Taste: bloody beautiful No off flavors Light malt , nice bitterness and very refreshing, Aroma: very fruity mainly from the Galaxy hops. After a couple of min's in the glass the beer clears up. I'm now hooked on All Grain brewing.

Grain Bill
5.673kg JW EXPORT PILSNER MALT
630g JW MUNICH LIGHT MALT
315gm JW CRYSTAL LIGHT
126gm JW WHEAT MALT

Hop Bill
SPOR Flowers 35g 60min's Boil
SPOR Flowers 16g 40 min's Boil
SPOR Flowers 15g 15min's Boil
SPOR Flowers 15g 0 min's Aroma
Galaxy Pellet 15g 0 min;s Aroma

Whirlfloc 1 Talbet 15 min's boil
15g Brew Cellar Premium Lager Yeast

Batch size 29.0L
OG 1.040
FG 1.007
ABV 4.91
EBC 8.9
IBU 40
Efficiency 70%
BU:GU Ratio 0.80
Balance Vale 1.75
Boil Time 60 min's

Fermentation Temperature 12c
Primary 7 days
Secondary 7 days


----------



## Bribie G (19/5/12)

Could sink a couple of those right now, well done.

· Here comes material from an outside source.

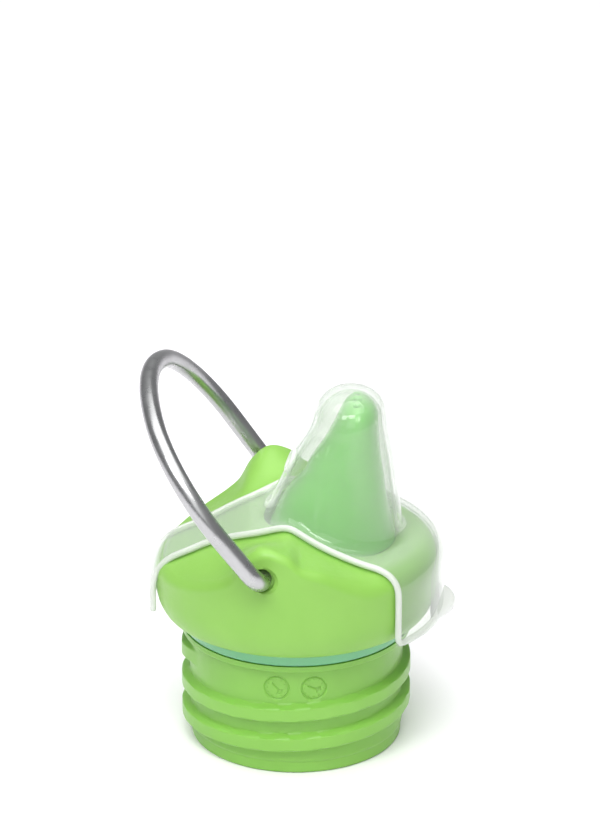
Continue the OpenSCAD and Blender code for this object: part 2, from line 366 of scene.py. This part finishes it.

It's amazing how many people assume that you have to do fifty or a hundred all grain brews to get the thing by the balls, My third AG won first prize in a mini comp at the Brisbane Amateur Beer Brewers club and at another club recently a guy won second with about his second AG. 
It's not rocket science :icon_cheers: 

PS do yourself a favour and try that recipe with 30-50% wheat malt, it really cleans it up and brings out those hops.


----------